3. Stay Vigilant in Enforcing Your Rights
Unfortunately, enforcing your rights against third parties is a crucial part of the process. Why get a patent if you’re not going to enforce it? You must be diligent in understanding the work, products and services of your competitors. Conducting frequent searches and partnering with Intellectual Property attorneys and professionals can help to maintain and protect the rights you’ve been afforded.
4. Include Intellectual Property Clauses in Agreements
When working with suppliers, vendors, manufacturers, and business partners, it should be standard practice to use Non-disclosure Agreements and to include clear IP clauses in agreements that ensure that you and your company own your IP. This ensures that your proprietary technology, trade secrets, and patents remain protected and yours. These clauses should define ownership rights, restrict unauthorized use or disclosure, and establish confidentiality obligations. Without proper protection, third parties could inadvertently (or intentionally) exploit your ideas, jeopardizing your competitive edge. Consulting with IP attorneys to draft strong agreements can help prevent disputes and ensure that your startup retains full control over its intellectual property.

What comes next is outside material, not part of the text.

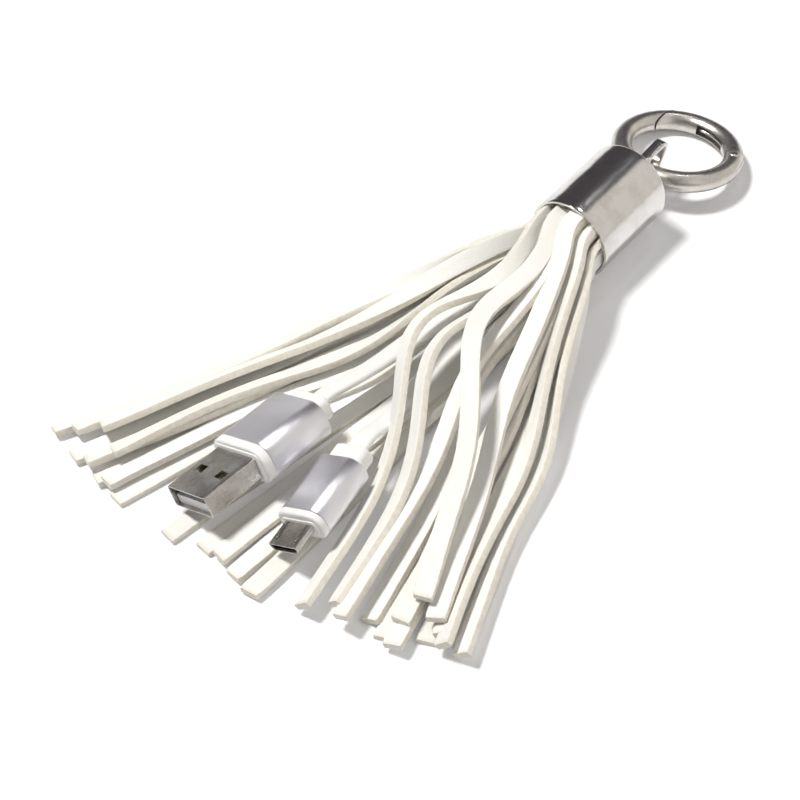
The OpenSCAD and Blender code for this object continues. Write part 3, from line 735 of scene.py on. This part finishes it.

Investing in your IP and a well-structured patent process and portfolio is not just a legal safeguard - it is a strategic necessity for long-term success. In an increasingly competitive marketplace, patents provide the critical advantage of exclusivity, allowing innovators to secure market share, attract investors, and enhance the overall valuation of their business. However, the benefits of patent protection are only realized when founders take proactive steps; timely searching for innovation, filing domestically and internationally where appropriate, and enforcing intellectual property protections.
By integrating patent strategy into your business model early on, you and your startup can turn innovation into long-term profit and assets, ensuring that your hard work and ingenuity are not only protected but also leveraged for future growth. In a world where innovation drives progress, safeguarding intellectual property is the key to sustainable success.